You may argue that by using a set of using declarations instead of a wholesale using directive, one can enjoy both worlds -- avoiding name conflicts while refraining from injecting std:: names into the global namespace indiscriminately. This may be correct to some extent. However, at a certain point you will find this practice almost as tedious as using fully-qualified names. Consider a simple program that uses a few containers, algorithms and iterators. Every time you modify the program, say replacing std::vector with std::list or std::sort() with std::partial_sort(), you’ll have to locate the corresponding using declaration and change it accordingly. Furthermore, as C++0x is adding new nested namespaces under std::, this is going to prove quite confusing. For instance, in order to use shared_ptr, you have to know that it’s declared in the nested namespace std::tr1::, whereas the C++98 relative operators are declared under std::rel_ops::, and so on. I’m not saying that it’s impossible to teach programmers which namespace contains which declarations but at the end of the day, this becomes a trivia quiz without a justified goal.

Argument Dependent Lookup

My main concern has to do with is known as Argument Dependent Lookup (ADL).

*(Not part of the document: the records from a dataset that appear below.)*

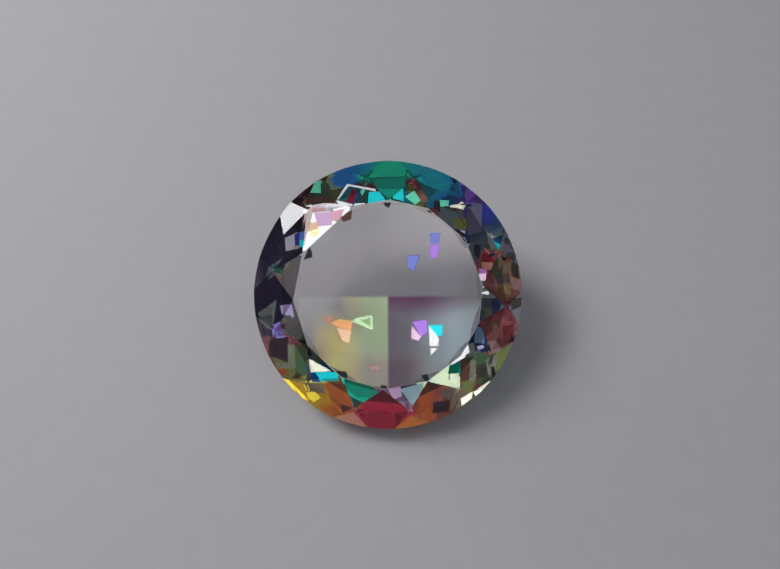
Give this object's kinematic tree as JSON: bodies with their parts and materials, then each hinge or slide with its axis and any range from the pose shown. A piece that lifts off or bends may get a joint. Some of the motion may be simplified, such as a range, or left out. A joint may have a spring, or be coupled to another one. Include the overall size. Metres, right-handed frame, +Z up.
{
  "type": "faceted quartz gemstone",
  "caption": "Round faceted clear quartz with a rainbow coating on its back facets, lying tipped on its back.",
  "frame": {"origin": "under the middle of the stone's bounding box, on the surface it lies on", "axes": "+Z up from that surface, +X along the stone's full diameter, -Y towards the low side that the table faces"},
  "size_m": [0.04, 0.0368, 0.0211],
  "materials": {
    "coated_quartz": "polished"
  },
  "bodies": {
    "root": {"rainbow_quartz": "coated_quartz"}
  },
  "joints": []
}
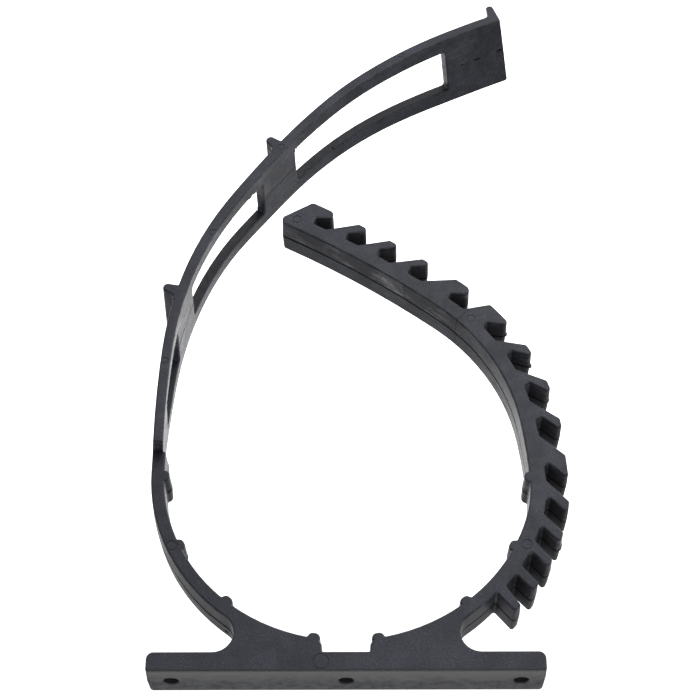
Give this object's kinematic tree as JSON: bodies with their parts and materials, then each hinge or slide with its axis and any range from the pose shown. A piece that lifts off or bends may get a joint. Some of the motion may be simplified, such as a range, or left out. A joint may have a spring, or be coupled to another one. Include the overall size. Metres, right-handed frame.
{
  "type": "rubber clamp",
  "caption": "One-piece rubber clamp with a screw-down base, a round cradle, a toothed arm and a long strap with windows that hooks over the teeth to hold a tool, pipe or hose.",
  "frame": {"origin": "centre of the mounting face, on the axis of the middle screw hole", "axes": "+Z away from the mounting face, up through the cradle; +X along the base towards the toothed arm; +Y across the base"},
  "size_m": [0.1982, 0.0454, 0.3928],
  "materials": {
    "rubber": "matt black moulded rubber with a slight sheen and a fine dusty bloom"
  },
  "bodies": {
    "root": {"clamp": "rubber"}
  },
  "joints": []
}
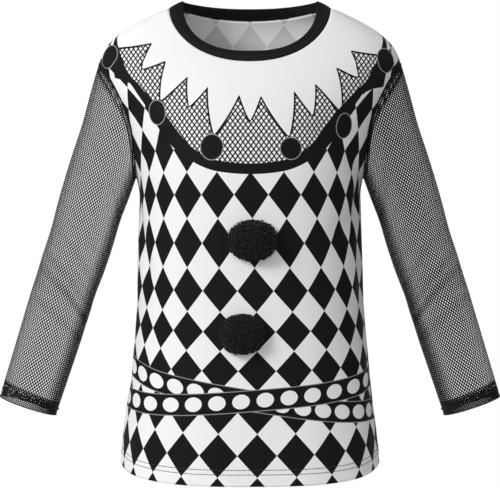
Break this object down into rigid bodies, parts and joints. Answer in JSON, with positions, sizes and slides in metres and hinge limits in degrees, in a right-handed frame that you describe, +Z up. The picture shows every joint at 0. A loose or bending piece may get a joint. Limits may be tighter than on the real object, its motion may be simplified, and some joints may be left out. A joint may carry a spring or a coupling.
{
  "type": "jester costume top",
  "caption": "Long-sleeved jester top for a child: diamond-printed knit body with rib neckband, net sleeves and yarn pompoms, filled out as if worn.",
  "frame": {"origin": "middle of the neck at the height where the shoulder seams meet the neckband, where the wearer's shoulders carry the top", "axes": "+Z up, the front faces -Y, +X to the wearer's left"},
  "size_m": [0.582, 0.2236, 0.5544],
  "materials": {
    "printed_knit": "smooth brushed polyester knit with a black and white print",
    "black_rib": "matt black rib knit",
    "black_net": "black fishnet",
    "black_yarn": "fluffy matt black yarn"
  },
  "bodies": {
    "root": {"front": "printed_knit", "back": "printed_knit", "neckband": "black_rib", "sleeve_right": "black_net", "sleeve_left": "black_net", "cuff_right": "black_net", "cuff_left": "black_net", "pompom_upper": "black_yarn", "pompom_lower": "black_yarn"}
  },
  "joints": []
}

In essence, ADL is meant to transfer some of the burden of using fully-qualified names from the shoulders of the human programmer to the compiler. A concrete example will illustrate the point. Consider the following program:

#include <iostream>
int main()
{
 std::cout<<"hello world!"<<std::endl;
}

This program is written according to the orthodox conventions of using fully qualified names instead of using declarations or -- heaven forbid -- a using namespace std; directive. The problem is that this program is still incomplete, at least in theory. The cout expression uses the overloaded << operator twice. As you may have guessed, this operator is also declared in namespace std, so why does this program still compiles? ADL is the answer. When the compiler encounters the token << it performs a context sensitive search. It looks for it in the global namespace, but also in the namespace in which cout is declared, i.e., std::. Without the ADL, you’d have to rewrite the program like this:

#include <iostream>
int main()
{
std::cout.operator<<("hello world!").operator<<(std::endl);
}

In a more realistic example, deeply nested templates are used with various overloaded operators and manipulators from different namespaces, making such coding style hardly tolerable. This is why ADL was added to C++ in the first place. And this is exactly where our troubles begin. The ADL lookup algorithm is so complex that very few compilers, if any, get it right. As a result, seemingly valid code that compiles with compiler either refuses to compile with a different compiler, or it compiles but behaves differently because the different interpretations of the ADL cause different dependent names to be selected. Even committee members aren’t always unanimous with respect to the correct interpretation of the ADL in some cases. If committee members find it confusing, you certainly don’t expect intermediate level programmers to understand how the ADL works. Bottom line: You can’t live without the ADL, but with the ADL things get pretty messy and confusing.

The sad conclusion that namespaces were a mistake. At this stage, there’s not much that we can do about it. Namespaces metastasized into every nook and cranny of C++ (as well as other languages such as C# and XML, albeit with significant differences). However, a recent TR1 proposal hints at the desired future direction. While no one will admit it, the standards committee is silently reverting to naming conventions as the ultimate tool against name conflicts -- just as in the pre-namespace era. The following proposal to Add Hash Tables to the Standard Library acknowledges the futility of a namespace-based approach to the naming of TR1 hashed containers. The problem is that hashed containers, e.g., hased_map, hashed_set etc. have been available as a non-standard extension of the Standard Library of several leading vendors for several years now. Seemingly, the TR1 hashed containers could still use the same names by declaring them in a special namespaces, and thus avoid potential conflicts between the non-standard hashed_map and the standard hashed_map. This approach was rejected, though: "since using directives are common and naive users often gloss over the question of which namespace a class is in, namespace segregation would probably not suffice to avoid user confusion." Instead, The Library Working Group chose a different naming scheme for the new containers: unordered_set, unordered_map, unordered_multiset, and unordered_multimap. Recall that these containers are still guarded by a nested namespace, e.g., std::tr1::unordered_set. However, the LWG probably doesn’t trust this machinery very much, nor should it. In spite of the availability of namespaces, the safest strategy against name conflicts is still good old underscores and unique names, very much like in mid 1970s C. Interestingly, C seems to be doing very well without namespaces until this very day.